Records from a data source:

(begin)

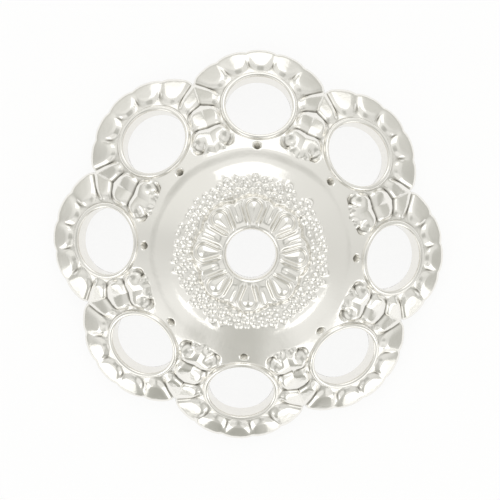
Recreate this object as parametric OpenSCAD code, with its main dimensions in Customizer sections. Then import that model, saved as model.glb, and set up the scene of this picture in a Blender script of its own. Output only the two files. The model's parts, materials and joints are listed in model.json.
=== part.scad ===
// Bead cap: one stamped and pierced sheet with eight cupped petals, dome up on its petal tips.
// Millimetres. The origin is the middle of the footprint and +Z points up.

/* [Cap] */
// Width over two opposite petal tips
cap_w = 10; // [9:0.5:10.5]
// Height of the crown above the surface that the tips stand on
cap_h = 2.35; // [2.3:0.05:2.8]
// Thickness of the sheet without its relief
sheet_t = 0.35; // [0.3:0.05:0.4]
// Depth of the valleys between the petals, at the edge
valley_h = 0.38; // [0.2:0.02:0.38]

/* [Openings] */
// Diameter of the bore for the wire
bore_d = 1.2; // [1:0.05:1.3]
// Diameter of the hole in each petal
hole_d = 1.65; // [1.4:0.05:1.7]

/* [Relief] */
// Height of the round collar of each petal hole
collar_h = 0.1; // [0.05:0.05:0.2]
// Height of the gadroons on the petals' border
gadroon_h = 0.12; // [0.04:0.02:0.16]
// Height of the grains round the rosette
grain_h = 0.12; // [0.04:0.02:0.16]
// Height of the rosette's ribs
rib_h = 0.1; // [0.04:0.02:0.12]
// Height of the step at the rosette's edge
boss_h = 0.15; // [0.1:0.05:0.2]
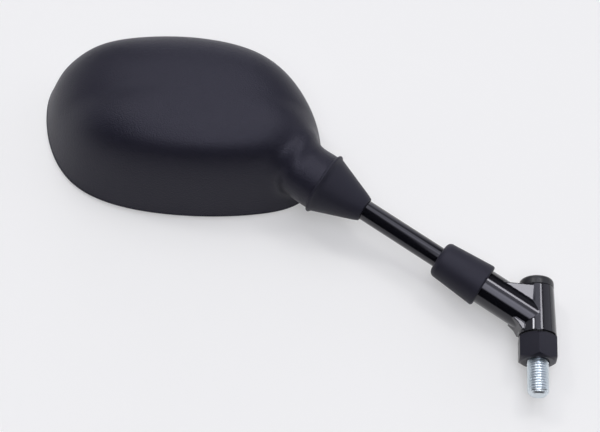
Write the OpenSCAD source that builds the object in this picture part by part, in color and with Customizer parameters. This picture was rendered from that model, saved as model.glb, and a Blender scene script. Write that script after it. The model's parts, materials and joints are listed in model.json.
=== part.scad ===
// A right-hand motorcycle mirror. A moulded housing with a convex glass turns on a
// ball joint at the end of a painted stem, and the stem is locked into a cast
// knuckle that swivels on the stud by which the mirror is mounted.
// The origin is on the stud's axis where the hex nut meets its bracket. +Z runs up
// the stud, the stem leans towards -X, and the glass looks along +Y.

/* [Mounting stud] */
// Outer diameter of the mounting thread
stud_d = 10; // [8:0.5:12]
// Length of the thread below the hex nut
stud_reach = 16; // [12:1:30]
// Chamfer on the tip of the thread
stud_chamfer = 1.4; // [0.6:0.1:2]
// Diameter of the plain shank that the knuckle turns on
shank_d = 8; // [7:0.5:8.5]
// Diameter of the small thread above the shank
top_thread_d = 6; // [5:0.5:6]

/* [Hex nut] */
// Width across the flats
hex_af = 17; // [15:0.5:19]
// Height
hex_h = 12; // [8:0.5:16]
// Diameter that the chamfer leaves on the lower end
hex_nose_d = 15.5; // [14:0.5:16]
// Turn of the flats about the stud
hex_turn = 3.5; // [0:0.5:30]

/* [Swivel] */
// Thickness of the thrust washer under the barrel
thrust_t = 0.7; // [0.5:0.1:1.5]
// Wall of the pivot bush
bush_wall = 1; // [0.8:0.1:1.5]
// Height of the barrel's floor, which holds the bush
bush_floor = 14; // [12:0.5:15]
// Thickness of the flat washer
washer_t = 1; // [0.8:0.1:1.5]
// Thickness of one spring washer's metal
spring_t = 0.5; // [0.4:0.1:0.7]
// Free height of one spring washer
spring_h = 1.2; // [0.9:0.1:1.4]
// Room round the top nut for a box spanner
spanner_room = 1.2; // [1:0.1:1.6]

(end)

WHAT THE EXERCISE ASKS ▸
What is needed is an exact copy of the lines from the start of the listing through the line where "valley_h = 0.38; // [0.2:0.02:0.38]" sits, please, both end lines included and nothing more.

SOLUTION TO THE EXERCISE ▸
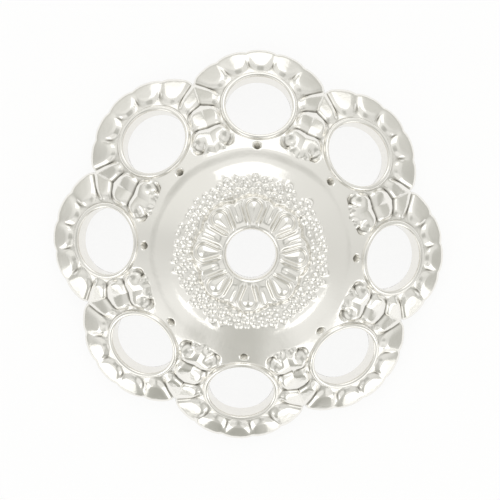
Recreate this object as parametric OpenSCAD code, with its main dimensions in Customizer sections. Then import that model, saved as model.glb, and set up the scene of this picture in a Blender script of its own. Output only the two files. The model's parts, materials and joints are listed in model.json.
=== part.scad ===
// Bead cap: one stamped and pierced sheet with eight cupped petals, dome up on its petal tips.
// Millimetres. The origin is the middle of the footprint and +Z points up.

/* [Cap] */
// Width over two opposite petal tips
cap_w = 10; // [9:0.5:10.5]
// Height of the crown above the surface that the tips stand on
cap_h = 2.35; // [2.3:0.05:2.8]
// Thickness of the sheet without its relief
sheet_t = 0.35; // [0.3:0.05:0.4]
// Depth of the valleys between the petals, at the edge
valley_h = 0.38; // [0.2:0.02:0.38]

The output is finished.